Sean O'Neill (born 11 April 1988) is a sportsperson from Northern Ireland. He currently plays association football for  NIFL Premiership club Ballymena United. He has also played inter-county Gaelic football for Antrim.

Club career
Sean began his career at Glentoran, before moving to Ballymena United in March 2005. He spent 5 years at United, starting as back up to Alan Blayney, and then when Blayney left, O'Neill was first choice although never really established himself in the first team, making a total of 21 appearances during his time there.

He signed for Dungannon Swifts in the summer of 2010 as a replacement for Alvin Rouse, and established himself as first choice keeper, playing in 36 of 38 league games. His performances led to praise, with good displays combined with playing as goalkeeper for Antrim GAA drawing plaudits.

He signed for Crusaders in the summer of 2011, replacing outgoing keeper Chris Keenan. He ceased playing GAA not long after joining.

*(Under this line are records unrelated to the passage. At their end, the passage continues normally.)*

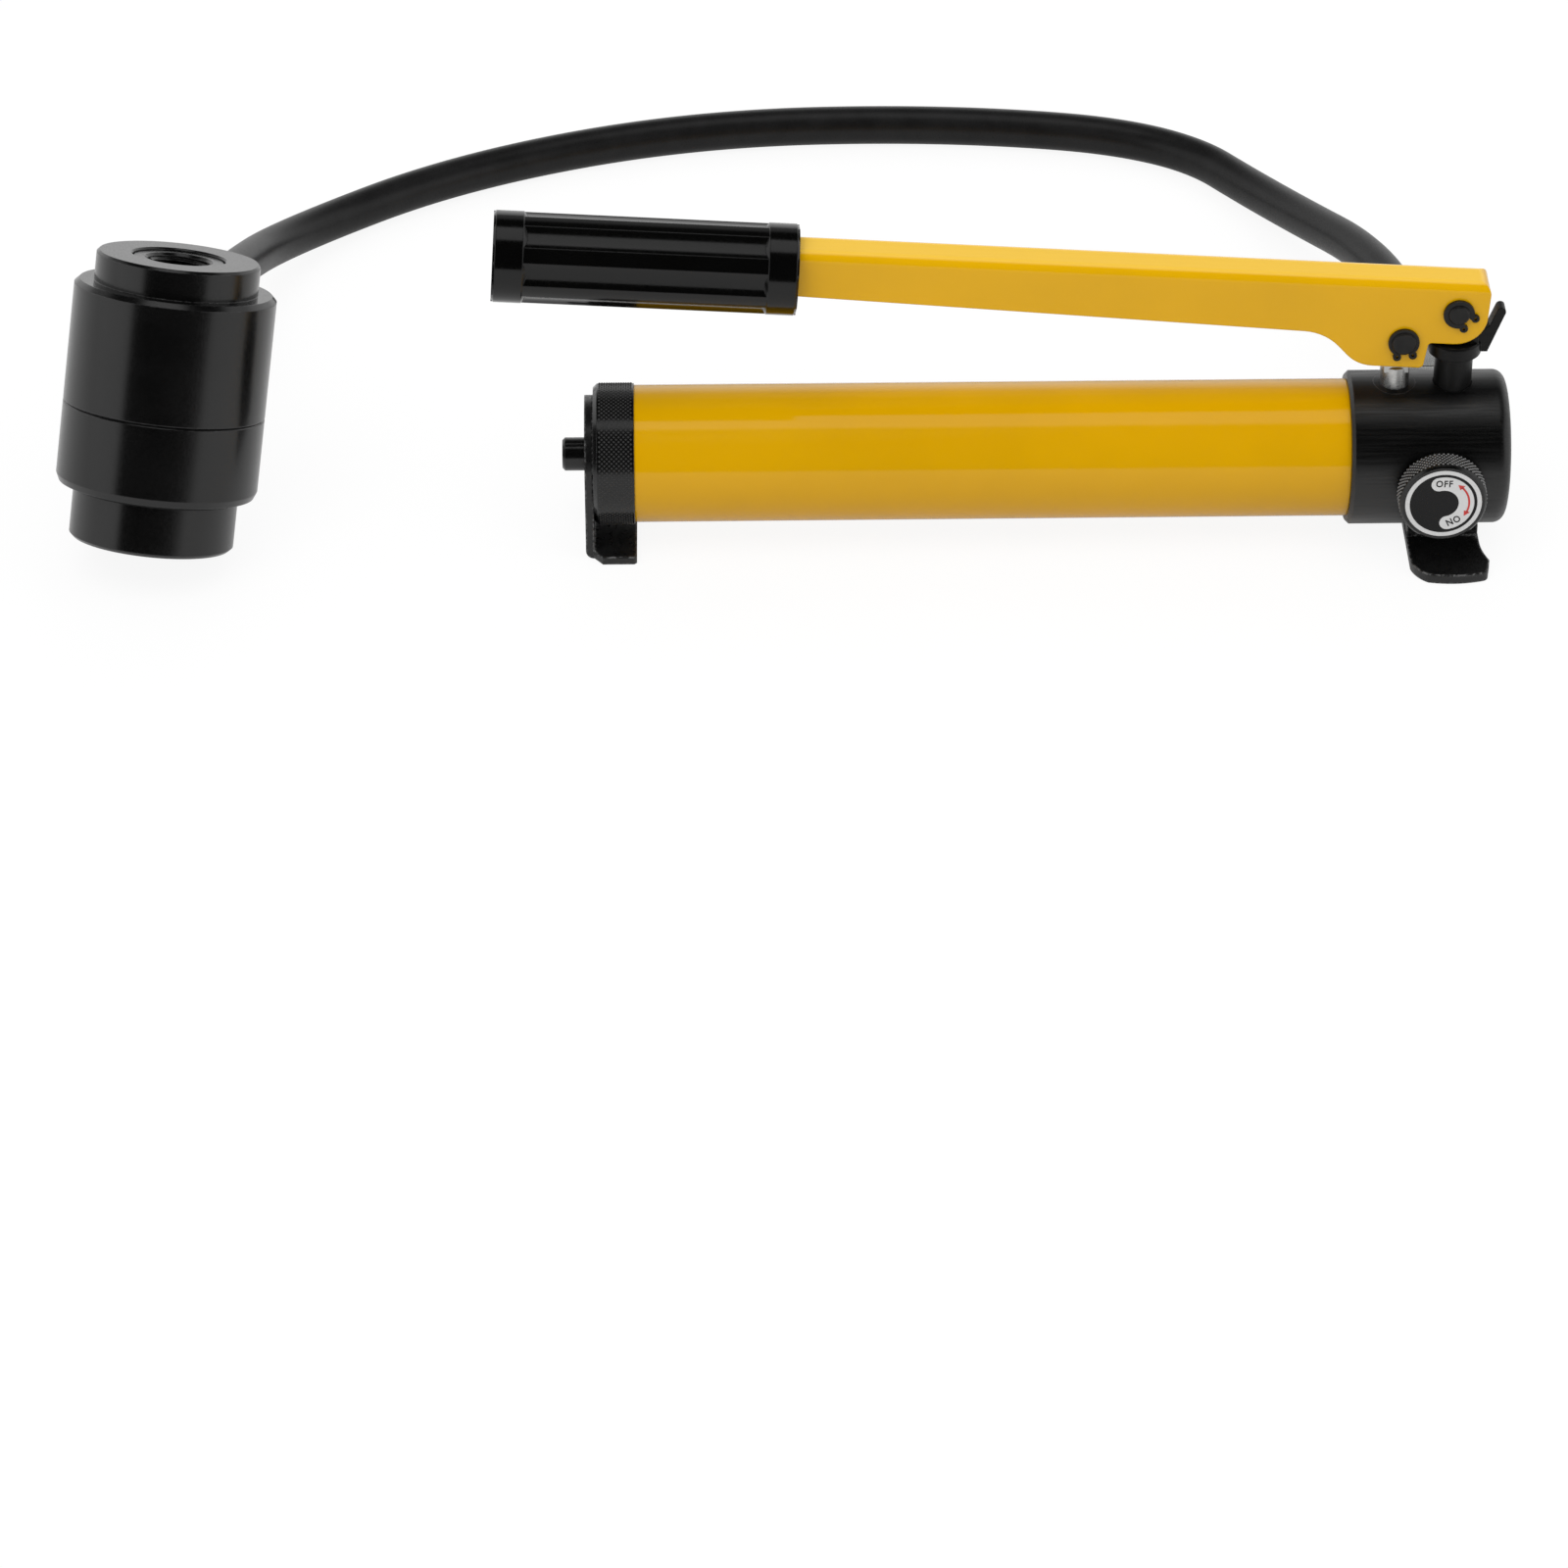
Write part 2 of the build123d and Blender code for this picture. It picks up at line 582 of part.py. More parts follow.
with BuildPart() as lever:
    with BuildSketch(lever_section(LEVER_TAIL, (LEVER_TOP + LUG_BOTTOM) / 2)) as channel:
        Rectangle(CHANNEL_W, LEVER_TOP - LUG_BOTTOM)
        fillet(channel.vertices().group_by(Axis.Y)[-1], radius=CHANNEL_BEND)
        with Locations((0, -CHANNEL_WALL)):
            with BuildSketch(mode=Mode.PRIVATE) as inside:
                Rectangle(CHANNEL_W - 2 * CHANNEL_WALL, LEVER_TOP - LUG_BOTTOM)
            add(inside.sketch, mode=Mode.SUBTRACT)
    extrude(amount=LEVER_END - LEVER_TAIL)
    with BuildSketch(LEVER):
        with BuildLine():
            FilletPolyline(
                (LEVER_TAIL, LEVER_TOP),
                (LEVER_END, LEVER_TOP),
                (LEVER_END, PLUNGER_PIN_W),
                (LUG_RIGHT_U, PLUNGER_PIN_W),
                (LUG_CORNER_U, LUG_BOTTOM),
                (LUG_U, LUG_BOTTOM),
                (NECK_U, NECK_BOTTOM),
                (LEVER_TAIL, TAIL_BOTTOM),
                radius=[0.3, 3.5, 9.4, 1.2, 1.6, 11.4, 16.0, 0.3],
                close=True,
            )
        make_face()
    extrude(amount=CHANNEL_W, both=True, mode=Mode.INTERSECT)
    with BuildSketch(LEVER):
        Circle(FULCRUM_PIN_R + SEAT)
        with Locations((PLUNGER_PIN_U, PLUNGER_PIN_W)):
            Circle(PLUNGER_PIN_R + SEAT)
    extrude(amount=CHANNEL_W, both=True, mode=Mode.SUBTRACT)
save(lever, "lever")

GRIP_SECTION = Plane(
    origin=LEVER.from_local_coords(Vector(GRIP_RIGHT, GRIP_W, 0)),
    x_dir=(0, 1, 0),
    z_dir=Vector(0, 1, 0).cross(LEVER.x_dir),
)
with BuildPart() as grip:
    with BuildSketch(across(GRIP_SECTION, -GRIP_LENGTH)):
        Circle(GRIP_LAND_R)
        with PolarLocations(GRIP_R - FLUTE_DEPTH + FLUTE_R, FLUTES, start_angle=FLUTE_START):
            Circle(FLUTE_R, mode=Mode.SUBTRACT)
    extrude(amount=GRIP_LENGTH)
    # smooth collars, coned down to the floors of the flutes
    core_r = GRIP_R - FLUTE_DEPTH - 0.3
    for end, inward in ((-GRIP_LENGTH, 1), (0, -1)):
        collar = end + inward * GRIP_COLLAR
        cone = collar + inward * (GRIP_R - core_r)
        revolve(
            outline(
                GRIP_SECTION,
                (0, end),
                (GRIP_R - 0.8, end),
                (GRIP_R, end + 0.8 * inward),
                (GRIP_R, collar),
                (core_r, cone),
                (0, cone),
            ),
            axis=spin(GRIP_SECTION),
        )
    pocket_top = LEVER_TOP + POCKET_GAP
    pocket_bottom = TAIL_BOTTOM - 2.4
    with BuildSketch(lever_section(GRIP_RIGHT)):
        with Locations((0, (pocket_top + pocket_bottom) / 2)):
            Rectangle(CHANNEL_W + 2 * POCKET_GAP, pocket_top - pocket_bottom)
    extrude(amount=LEVER_TAIL - 0.2 - GRIP_RIGHT, mode=Mode.SUBTRACT)
save(grip, "grip")

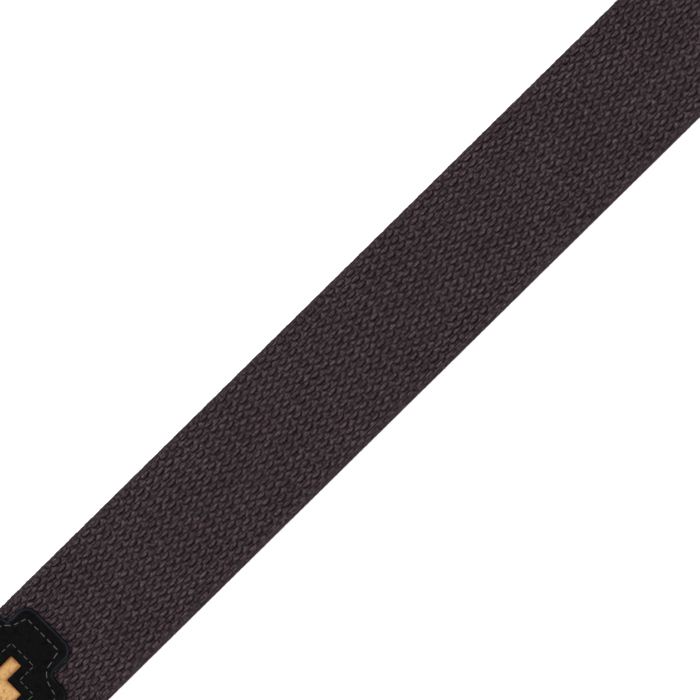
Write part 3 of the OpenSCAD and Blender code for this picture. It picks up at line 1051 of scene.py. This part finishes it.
def sweep(name, line, up, radius, closed=True):
    """A round wire along a line in a plane, up square to the plane."""
    line = np.asarray(line, float)
    if closed:
        ahead = np.roll(line, -1, axis=0) - np.roll(line, 1, axis=0)
    else:
        ahead = np.gradient(line, axis=0)
    ahead /= np.linalg.norm(ahead, axis=1, keepdims=True)
    side = np.cross(ahead, up)
    turns = full_turn(24)
    radius = np.broadcast_to(radius, len(line))
    rings = (line[:, None] + (radius[:, None] * np.cos(turns))[..., None] * side[:, None]
             + (radius[:, None] * np.sin(turns))[..., None] * up)
    if closed:
        rings = np.concatenate([rings, rings[:1]])
    faces = grid_faces(len(rings), len(turns))
    points = rings.reshape(-1, 3)
    if closed:
        count = len(line) * len(turns)
        return make_mesh(name, points[:count], [faces % count], plated_wire)
    cap = np.arange(len(turns))
    caps = np.stack([cap[::-1], len(points) - len(turns) + cap])
    return make_mesh(name, points, [faces, caps], plated_wire)


def wire_frame(name, middle, half_x, half_y, radius, tilt):
    """Wire bent to a rectangle, its ends butt-welded in the middle of one long side."""
    corner = 4.0
    bend = np.linspace(0, np.pi / 2, 13)
    outline = []
    for quarter, (sx, sy) in enumerate(((1, 1), (-1, 1), (-1, -1), (1, -1))):
        a = bend + quarter * np.pi / 2
        x = sx * (half_x - corner) + corner * np.cos(a)
        y = sy * (half_y - corner) + corner * np.sin(a)
        outline += list(zip(x, y))
    flat = spaced(outline, 0.8)
    weld = hump(flat[:, 1], 0.9) * (flat[:, 0] < 0)
    seam = hump(flat[:, 1], 0.25) * (flat[:, 0] < 0)
    ahead = np.array([math.cos(tilt), 0, -math.sin(tilt)])
    up = np.array([math.sin(tilt), 0, math.cos(tilt)])
    line = np.array(middle) + np.outer(flat[:, 0], ahead) + np.outer(flat[:, 1], (0, 1, 0))
    return sweep(name, line, up, radius + 0.05 * weld - 0.06 * seam)


def hardware():
    """The ring and the slider's frame with its middle bar."""
    middle = ((ring_low[0] + ring_high[0]) / 2, 0, ring_z)
    half_x = (ring_high[0] - ring_low[0]) / 2 - ring_wire_r
    ring = wire_frame("ring_wire", middle, half_x, ring_high[1] - ring_wire_r, ring_wire_r, 0.0)
    settle(ring, "ring", "ring")
    rise = far_bar_z - mid_bar_z
    tilt = math.atan2(rise, slider_pitch)
    middle = (mid_bar_x, 0, mid_bar_z)
    half_y = glide_high[1] - slider_wire_r
    glide = wire_frame("slider_frame", middle, math.hypot(rise, slider_pitch), half_y, slider_wire_r, tilt)
    up = np.array([math.sin(tilt), 0, math.cos(tilt)])
    y = np.linspace(-half_y, half_y, 67)
    line = np.c_[0 * y + mid_bar_x, y, 0 * y + mid_bar_z]
    flare = 1.3 + 0.25 * smooth(half_y - 2.6, half_y - 0.9, np.abs(y))
    bar = sweep("slider_middle_bar", line, up, flare, closed=False)
    for piece in (glide, bar):
        settle(piece, "tri_glide", "slider")


# ---- Stage, light and camera ----

FLOOR_HALF = 4000.0
FLOOR_Z = -0.05
FLOOR_GLOW = 0.6  # keeps the floor white
WORLD_LIGHT = 0.62
SEEN = 0.2497  # width of what the camera sees, in metres
SEEN_FROM_PATCH = 0.145  # from the patch's fold end to the middle of the picture
SEEN_Y = 0.00322  # from the strap's middle line to it
STRAP_ANGLE = math.radians(44.56)


def stage():
    """A plain white floor under plain soft light."""
    look = Look(
        "white_floor", Roughness=0.9, Specular_IOR_Level=0.1,
        Base_Color=grey(0.92), Emission_Color=grey(1.0), Emission_Strength=FLOOR_GLOW,
    )
    corners = [(x * FLOOR_HALF, y * FLOOR_HALF, FLOOR_Z) for x, y in ((-1, -1), (1, -1), (1, 1), (-1, 1))]
    floor = make_mesh("floor", corners, [[(0, 1, 2, 3)]], look.material)
    world = bpy.data.worlds.new("studio")
    world.use_nodes = True
    background = world.node_tree.nodes["Background"]
    background.inputs["Color"].default_value = grey(1.0)
    background.inputs["Strength"].default_value = WORLD_LIGHT
    bpy.context.scene.world = world


def soft_light(name, place, aim, size, watts):
    """A round area light, with its place, aim and size in metres."""
    lamp = bpy.data.lights.new(name, "AREA")
    lamp.shape = "DISK"
    lamp.size = size
    lamp.energy = watts
    obj = bpy.data.objects.new(name, lamp)
    obj.location = place
    obj.rotation_mode = "QUATERNION"
    obj.rotation_quaternion = (Vector(aim) - Vector(place)).to_track_quat("-Z", "Y")
    obj.visible_camera = False
    bpy.context.scene.collection.objects.link(obj)


def camera():
    """Straight down on the upper run beside the patch, with a long lens."""
    lens = bpy.data.cameras.new("camera")
    lens.lens = 200.0
    lens.sensor_width = 36.0
    away = SEEN / 2 / (lens.sensor_width / 2 / lens.lens)
    obj = bpy.data.objects.new("camera", lens)
    obj.location = (patch_high[0] * MM + SEEN_FROM_PATCH, SEEN_Y, upper_high[2] * MM + away)
    obj.rotation_euler = (0, 0, -STRAP_ANGLE)
    lens.clip_end = 20.0
    bpy.context.scene.collection.objects.link(obj)
    bpy.context.scene.camera = obj
    return obj.location.copy()


def lights(seen_from):
    """One broad key from the strap's +Y side, and a weaker fill from the other."""
    aim = (seen_from.x, 0, 0)
    soft_light("key", (seen_from.x - 0.15, 0.9, 1.35), aim, 1.1, 17.0)
    soft_light("fill", (seen_from.x + 0.5, -0.9, 1.1), aim, 1.4, 5.0)


stage()
lights(camera())
bpy.context.scene.view_settings.view_transform = "Standard"
webbing()
patch()
tab("front", "upper_strap", front_high[0], front_low[2])
tab("rear", "tail", rear_high[0], rear_low[2])
flap_stitches()
hardware()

O'Neill became Crusaders' regular number one, until dislocating his shoulder on 12 January 2013 in an Irish Cup tie against Linfield. Although expected to be out for the rest of the season, he returned in time for the Irish Cup semi-final against Cliftonville on 6 April.

The season 2014–15 was a very successful season for O'Neill as Crusaders lifted the Gibson Cup. Due to his performances throughout the season, O'Neill was selected in the Northern Ireland Football Writers Team of the year.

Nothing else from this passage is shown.